Siwi women have traditionally been kept behind closed doors or entirely concealed under flowing robes during rare ventures into town. The fact that they outnumber men in this conservative patriarchal society has made marriage the key to a woman's independence — unlucky was the girl who remained a spinster in her father's or brother's home, humbly tending to the needs of the other men and women in the family.

No longer. Neema, 24, now happily married to a supermarket owner and comparatively affluent, actually misses her days as an unmarried girl. That's because back then, she was the highest-paid woman in Siwa, earning more than $250 a month — more than most local men — as the star employee of Siwa Womens' Native Artisanship Development Initiative.
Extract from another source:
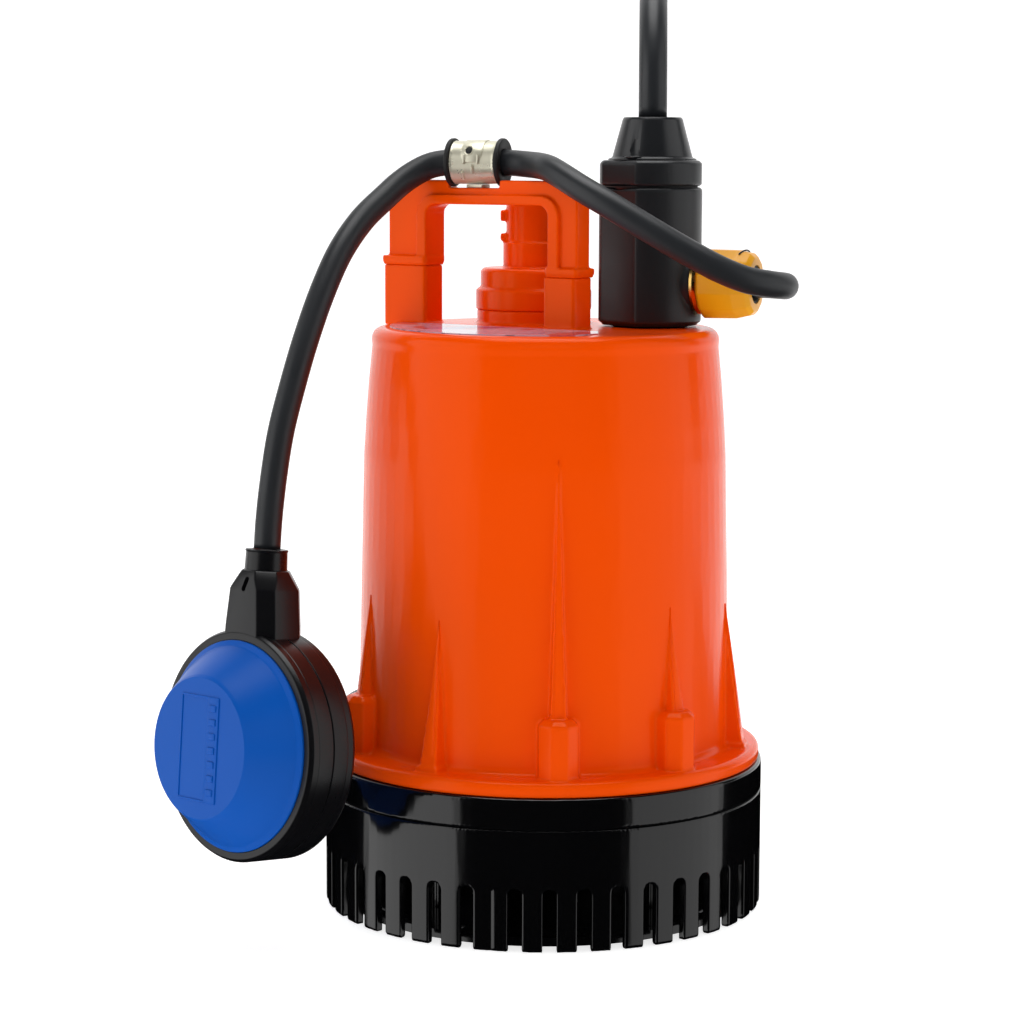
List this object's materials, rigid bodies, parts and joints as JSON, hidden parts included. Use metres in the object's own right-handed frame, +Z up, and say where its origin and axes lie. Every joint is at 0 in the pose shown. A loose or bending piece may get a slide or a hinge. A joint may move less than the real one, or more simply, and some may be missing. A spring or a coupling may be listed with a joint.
{
  "type": "submersible drainage pump",
  "caption": "Portable submersible drainage pump with carrying handle, hose outlet, strainer base and external float switch.",
  "frame": {"origin": "centre of the underside of the strainer base, on the motor shaft's axis", "axes": "+Z up along the motor shaft, -Y towards the front of the picture, +X to the right"},
  "size_m": [0.2191, 0.3211, 0.331],
  "materials": {
    "casing_orange": "satin moulded",
    "base_black": "gloss moulded",
    "housing_black": "fine satin",
    "seal_rubber": "matt",
    "cord_rubber": "satin sheath",
    "boot_rubber": "satin",
    "label_film": "printed film",
    "stainless": "brushed",
    "screw_steel": "turned",
    "cast_housing": "die cast",
    "core_steel": "laminated",
    "winding_copper": "enamelled wire",
    "pump_plastic": "glass filled",
    "ceramic_seal": "lapped",
    "bearing_steel": "ground",
    "nut_brass": "turned",
    "nut_yellow": "satin moulded",
    "ring_gold": "plated",
    "clip_nickel": "nickel plated",
    "float_black": "satin moulded",
    "float_blue": "satin moulded",
    "switch_red": "moulded",
    "switch_clear": "moulded",
    "cap_white": "moulded",
    "tie_black": "hook and loop strap",
    "pin_brass": "nickel plated"
  },
  "bodies": {
    "root": {"outer_casing": "casing_orange", "handle": "casing_orange", "hose_outlet": "casing_orange", "outlet_o_ring": "seal_rubber", "deck_label": "label_film", "upper_ring": "base_black", "strainer_base": "base_black", "bottom_plate": "base_black", "suction_plate": "stainless", "base_screws": "screw_steel", "base_o_ring": "seal_rubber", "volute": "pump_plastic", "oil_chamber": "cast_housing", "shaft_seal_seat": "ceramic_seal", "motor_can": "stainless", "lower_end_shield": "cast_housing", "upper_end_shield": "cast_housing", "stator_core": "core_steel", "stator_winding": "winding_copper", "thermal_protector": "cap_white", "bearing_outer_races": "bearing_steel", "cable_housing": "housing_black", "cable_cap": "housing_black", "cap_o_ring": "seal_rubber", "cable_boot": "boot_rubber", "run_capacitor": "cap_white", "gland_ring": "ring_gold", "gland_nut": "nut_yellow", "gland_grommet": "seal_rubber", "clip_sleeve": "boot_rubber", "clip_band": "clip_nickel", "clip_screw": "screw_steel", "float_cord_upper": "cord_rubber", "power_cord": "cord_rubber", "power_cord_coil": "cord_rubber", "coil_tie": "tie_black", "plug_body": "boot_rubber", "plug_pins": "pin_brass"},
    "rotor": {"shaft": "screw_steel", "rotor_core": "core_steel", "rotor_end_rings": "cast_housing", "impeller": "pump_plastic", "impeller_nut": "nut_brass", "bearing_inner_races": "bearing_steel", "shaft_seal_ring": "screw_steel"},
    "bearing_balls": {"bearing_balls": "bearing_steel"},
    "float": {"float_case_front": "float_black", "float_case_back": "float_black", "float_cap_front": "float_blue", "float_cap_back": "float_blue", "float_ferrule": "boot_rubber", "float_switch": "switch_red", "float_ball_tube": "switch_clear", "float_cord_lower": "cord_rubber"},
    "float_ball": {"float_ball": "bearing_steel"}
  },
  "joints": [
    {"name": "rotor_spin", "type": "hinge", "parent": "root", "child": "rotor", "pos_m": [0, 0, 0.12], "axis": [0, 0, 1], "continuous": true},
    {"name": "ball_orbit", "type": "hinge", "parent": "root", "child": "bearing_balls", "pos_m": [0, 0, 0.12], "axis": [0, 0, 1], "continuous": true},
    {"name": "float_swing", "type": "hinge", "parent": "root", "child": "float", "pos_m": [-0.0336, 0.0135, 0.263], "axis": [-0.7249, 0.6889, 0], "range_deg": [0, 110], "deforming": ["float_cord_lower"]},
    {"name": "float_ball_slide", "type": "slide", "parent": "float", "child": "float_ball", "axis": [0.0505, 0.085, 0.9951], "range_m": [0, 0.0175]}
  ],
  "couplings": [
    {"joint": "ball_orbit", "follows": "rotor_spin", "ratio": 0.366}
  ]
}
The company was the brainchild of Cairo entrepreneur Laila Neamatalla who, together with her brother, leading environmentalist Mounir Neamatalla, have adopted a unique approach in their effort to plug Siwa into the global economy — the heritage hotels and local industries they have built are based largely on the skills, materials and traditions of the Siwa community.

While the hotels, eco-lodge, organic date farm, and olive and lake salt factories created jobs for the men of Siwa, however, "We had to get the women to work or the reason for development was incomplete," explains Laila Neamatallah.
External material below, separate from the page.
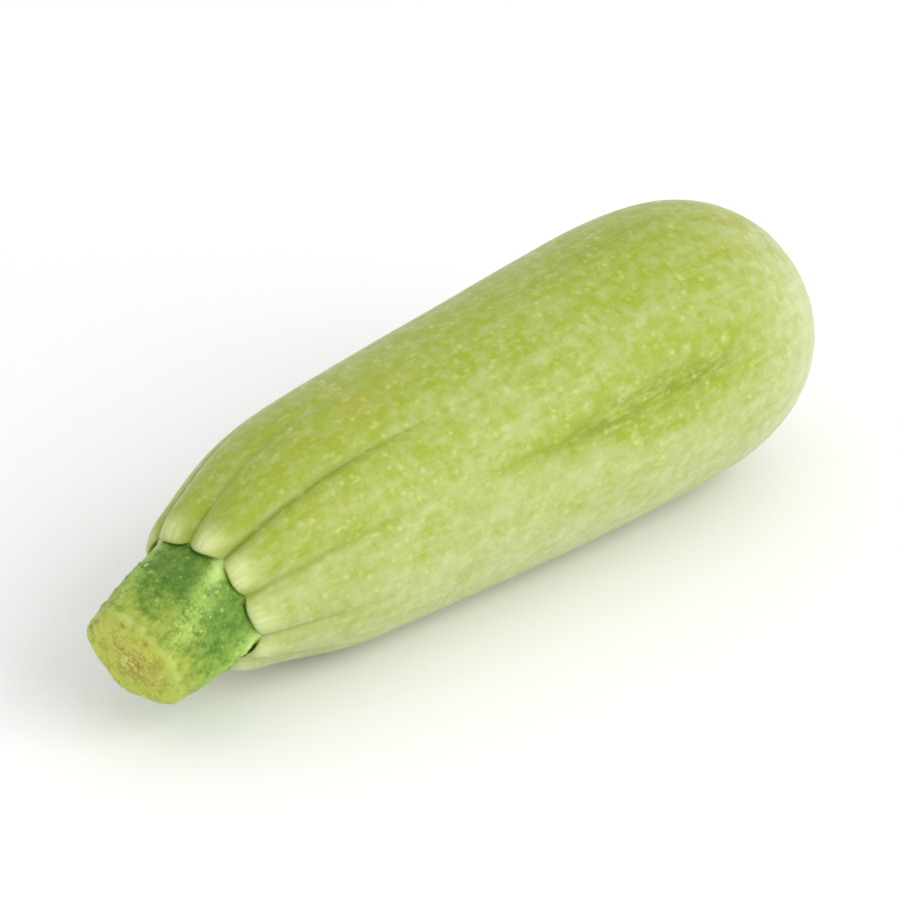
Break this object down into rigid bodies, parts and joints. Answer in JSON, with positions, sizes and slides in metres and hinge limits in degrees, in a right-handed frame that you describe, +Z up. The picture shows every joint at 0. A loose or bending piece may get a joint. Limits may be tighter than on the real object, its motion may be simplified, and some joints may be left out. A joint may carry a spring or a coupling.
{
  "type": "zucchini",
  "caption": "Pale-green zucchini lying on its side, with a furrowed neck, a cut and ribbed stem stub and a corky blossom scar.",
  "frame": {"origin": "on the surface that the fruit rests on, under the middle of its length and width", "axes": "+X from the stem towards the blossom end, +Z up, +Y to the left of someone who looks from the stem to the blossom end"},
  "size_m": [0.1564, 0.05, 0.0505],
  "materials": {
    "fruit": "satin",
    "stem": "matte"
  },
  "bodies": {
    "root": {"fruit": "fruit", "stem": "stem"}
  },
  "joints": []
}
The opportunity lay, once again, in local tradition — specifically in reviving the intricate Siwan embroidery on shawls, dresses and wedding dresses, an art which had been slowly deteriorating. Laila Neamatallah first approached local grandmothers, urging them to pass their embroidery skills on to their daughters and granddaughters, proposing that the women work as embroiderers at home so as not to offend the local sentiment.
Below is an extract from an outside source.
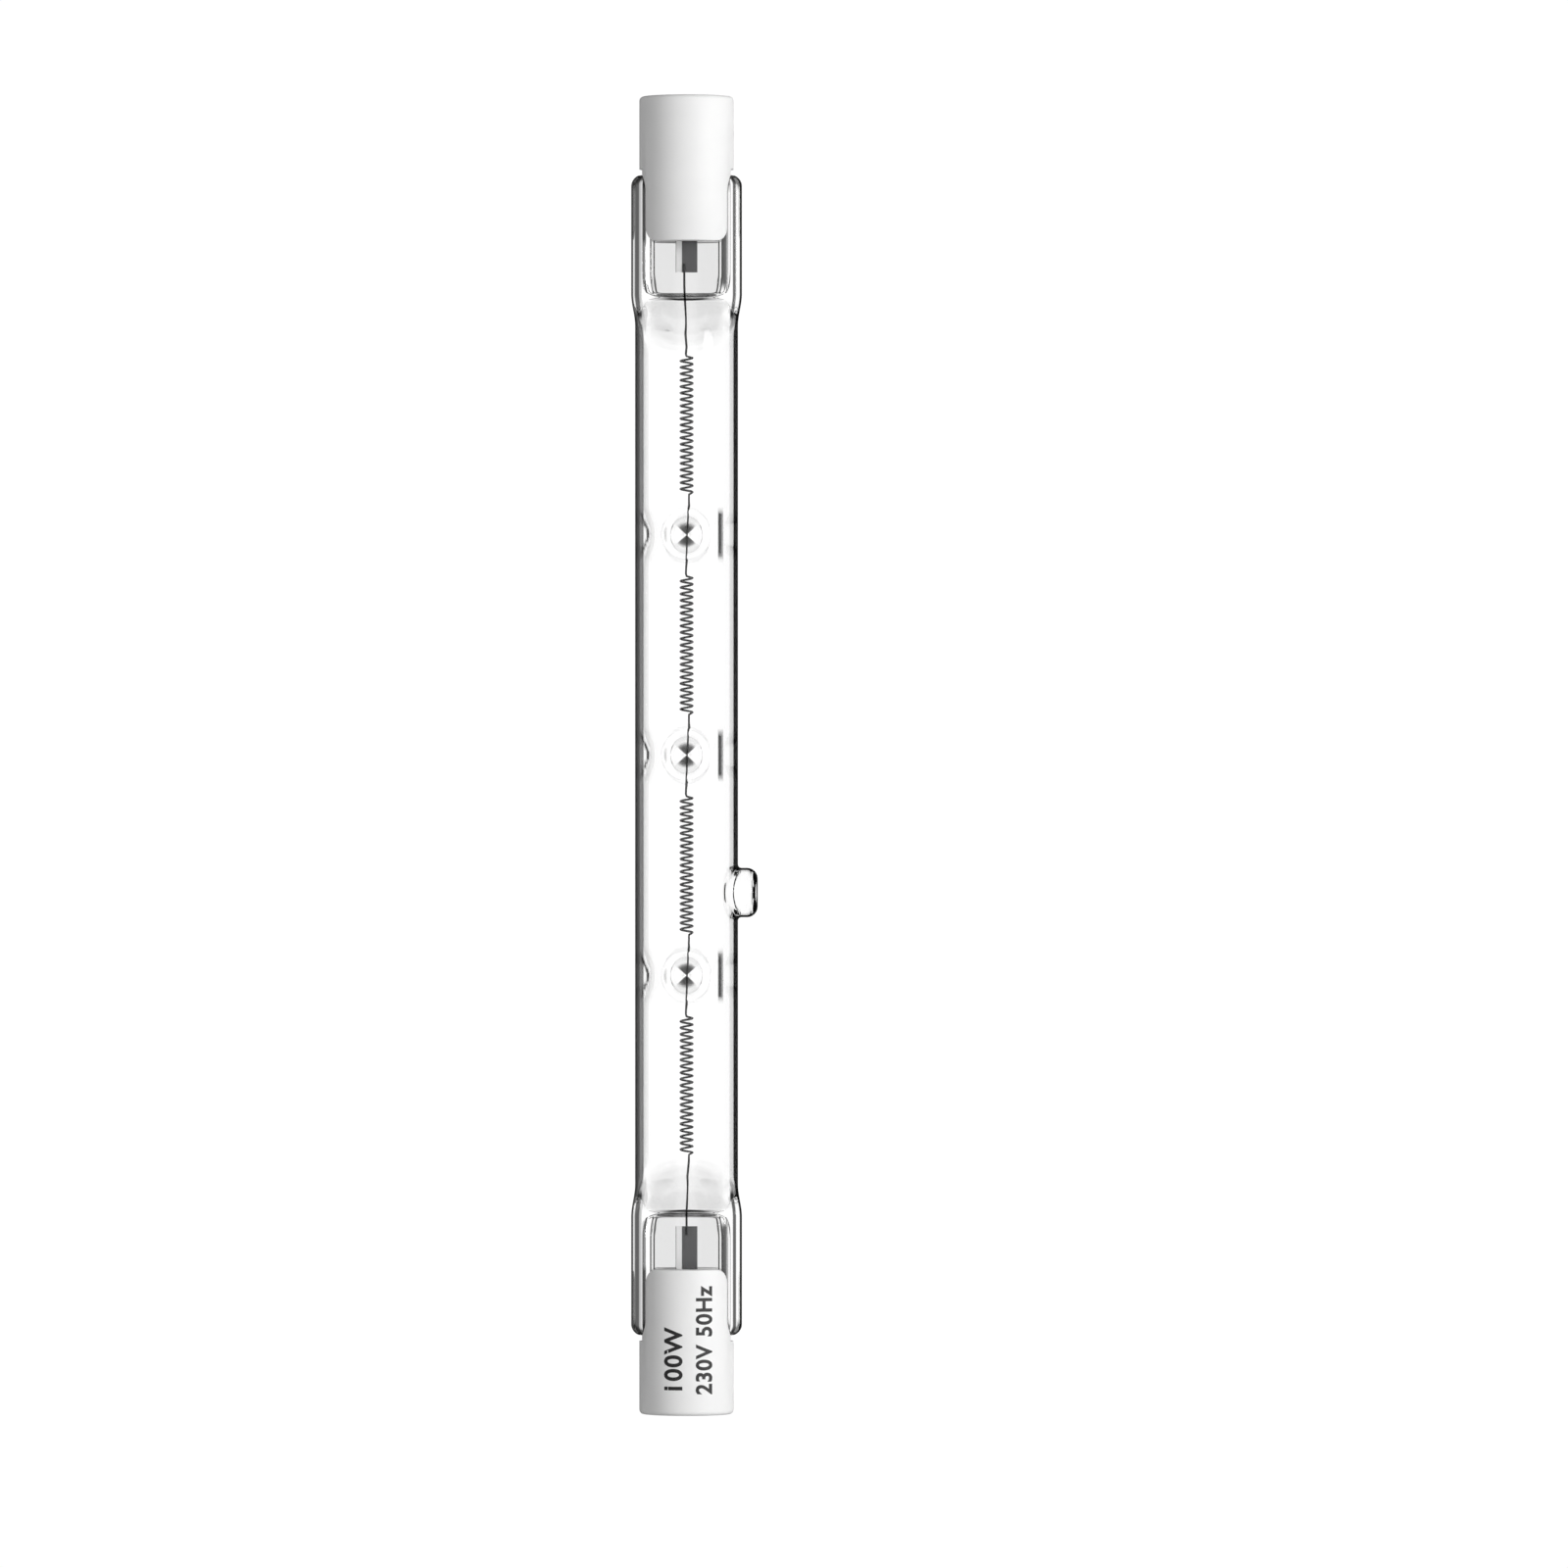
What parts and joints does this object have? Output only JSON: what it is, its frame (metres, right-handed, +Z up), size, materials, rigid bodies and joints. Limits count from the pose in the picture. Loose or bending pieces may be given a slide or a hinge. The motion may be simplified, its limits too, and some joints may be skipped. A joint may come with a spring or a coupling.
{
  "type": "linear halogen bulb",
  "caption": "Double-ended linear halogen lamp: a clear dimpled quartz tube with flat pinch seals, a coiled filament and white ceramic end caps with recessed contacts.",
  "frame": {"origin": "on the lamp's axis, half way between the ends of the caps, which is the centroid to within a tenth of a millimetre", "axes": "+Y along the lamp towards the picture's bottom end, -X to the side that the stub of the exhaust tube is on, +Z up from the floor; the flat pinch seals and the stub are rolled about Y by 27.9 degrees, stub down, as the lamp comes to rest"},
  "size_m": [0.0109, 0.1176, 0.0092],
  "materials": {
    "quartz": "clear polished",
    "tungsten": "drawn wire",
    "molybdenum": "rolled",
    "ceramic": "satin white",
    "contact_metal": "bright",
    "cement": "matt"
  },
  "bodies": {
    "root": {"glass_envelope": "quartz", "filament": "tungsten", "molybdenum_foil_a": "molybdenum", "outer_lead_a": "molybdenum", "ceramic_cap_a": "ceramic", "contact_button_a": "contact_metal", "cement_a": "cement", "molybdenum_foil_b": "molybdenum", "outer_lead_b": "molybdenum", "ceramic_cap_b": "ceramic", "contact_button_b": "contact_metal", "cement_b": "cement"}
  },
  "joints": []
}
Helped by a British development grant, the embroidery project started out small, but the quality of its product soon got the attention of the international fashion industry. Today, form-hugging jeans and sexy silk blouses embroidered by the traditional craftswomen of Siwa grace the catwalks of Milan for Italian designer Ermanno Scervino, while the brand name Siwa Creations sells in exclusive outlets in Turin, Florence, London, Paris and New York. "We wanted to make an authentic line that was wearable by a modern woman anywhere in the world," says Laila proudly.

As demand for their work grew, the families of the seamstresses reluctantly permitted them to work together at a workshop in the town. That was a breath of freedom for the girls who sit on cushions on the floor chatting while carefully using needles to work colorful silk threads and beads onto garments, bedding, cushions, and soft leather sandals and belts sent from Cairo or Florence. These sheltered women, most of whom have never set foot outside of Siwa, have been delighted to see recordings of the Scervino Milan show and images of beautiful women posing on the covers of Cosmo and Vogue in outfits stitched by their hands in isolated Siwa. The young women who are all covered in modest garments giggled at the site of the models, but were not offended by their different dress code.

Fayza, 21, proudly thumbs through a catalogue featuring products she and her colleagues created. "It is amazing to see how this work leaves our hands and is worn by women everywhere," she says. "We feel so appreciated and motivated to produce more and more." And the work has brought financial independence for Fayza and her friends, who are now in a position to make purchases without first asking the males of their households.

Despite — or perhaps because of — their financial independence, the young women of Siwa Creations have also become sought-after brides. Yet, once married, local tradition still precludes them from working outside the home. A married women in Siwa is permitted to work at home, but her priority is her husband, her children and family obligations.

"I dream of going back to work," says Neema wistfully. "They succeeded with breaking the taboo of work for the girls, but it will be long before they can do the same with [married] women. I hope that one day my daughters will be able to work as married women."